The B.C. Labour Heritage Centre preserves documents and presents the rich history of working people in British Columbia. This afternoon, together with the New Westminster Teachers Union, the B.C. Labour Heritage Centre will unveil a bronze plaque, the fifth in a series that documents milestones in the achievement of full collective bargaining rights for B.C. teachers.
On February 14, 1921, teachers in New Westminster announced that they would not be reporting for work the following Monday unless the school board agreed to meet and negotiate an incremental pay grid. The board refused and defended their right to unilaterally determine wages. The school board threatened to fire teachers unless they returned to work.

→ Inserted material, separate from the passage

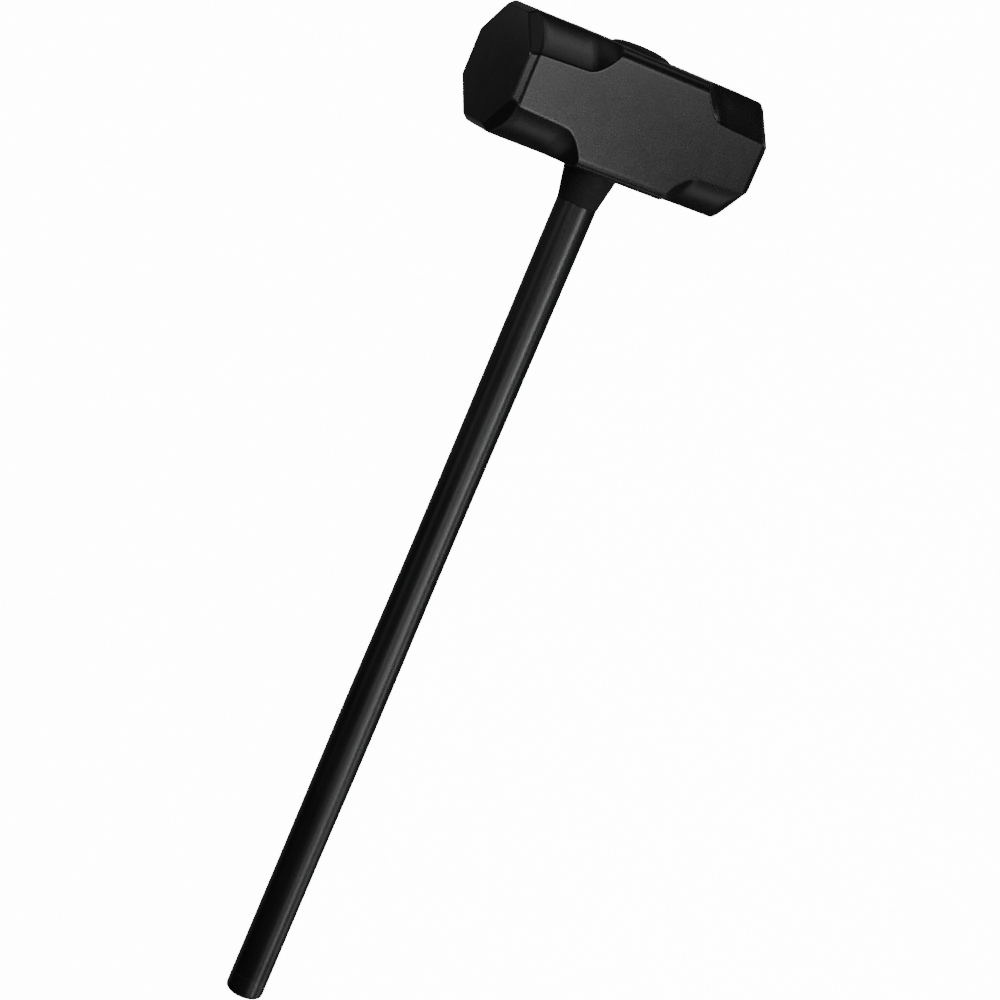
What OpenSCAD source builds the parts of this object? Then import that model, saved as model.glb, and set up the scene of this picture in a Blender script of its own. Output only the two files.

After one week, striking teachers remained strong. Pressure from parents, businesses and the public convinced the school board to negotiate. In the end, they agreed to binding arbitration if a negotiated settlement couldn’t be reached. The following year, when the school board was up for re-election, a majority of trustees sympathetic to teachers were elected.
Strengthened by the support of teachers locals across B.C. and Canada, the five-day walkout of 1921 led to more salary increases in the ensuing years. As well, the school board agreed to recognize the association as a legitimate bargaining agent for teachers in the district. Eighty-four remarkable teachers had taken an important stand.
Please join us in congratulating the B.C. Labour Heritage Centre, the New Westminster Teachers Union and the B.C. Retired Teachers Association in today’s celebration.